Nurturing hopes of an external military intervention among those in the
insurgency who aspire to victory and reinforcing the fears of those in the
counter-insurgency who see it as a prelude to defeat are precisely the ways to
ensure that it becomes a Rwanda."
Other names in the running include John Kerry, who as many know, ran an antiwar
campaign for president in 2004. A full supporter of the War on Terror, with a
hard-line on Iran, will certainly not alter the U.S. relationship in the Middle
East.
Regarding the Department of Defense, it looks as if Robert Gates will still
control the top spot, with no alterations made to the DoD or its inflated
budget.
The Next Step
While the election of Barack Obama is a blow to George W. Bush-Republicanism and
a gain for racial equality in this country, it is in many ways only a symbolic
victory. The future of the U.S.'s foreign and economic agenda will continue to
be saturated with ideologies and individuals that are directly responsible for
our current predicament, both in the Middle East and domestically.
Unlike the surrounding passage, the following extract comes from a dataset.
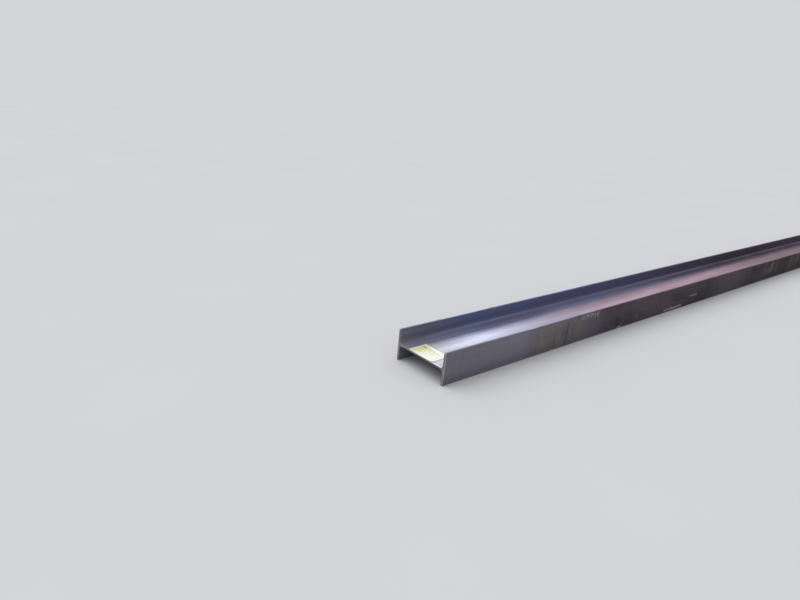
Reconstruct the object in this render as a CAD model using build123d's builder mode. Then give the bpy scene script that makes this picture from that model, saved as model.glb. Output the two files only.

Celebrating the end of the ugly Bush era is one thing. Celebrating the
continuation of their policies with a different administration in the White
House is quite another. With these prospective appointments, Obama seems to be
moving backwards to Clintontime. This may be sufficient change for some, but it
far from a progressive push toward social, economic, and environmental justice.
For significant change to happen, the kind that is needed in order to mend the
wounds of the Bush years, we have to put down our Obama signs and force Congress
and the new administration to end the wars in the Middle East, and push for
regulating the financial industry while providing true universal health-care and
economic safety-nets for all Americans.
Given the make up of his potential advisors, we're in for a long uphill battle.
So let's drop our illusions and start organizing, beginning with a discussion of
what "organizing" even means in today's political climate.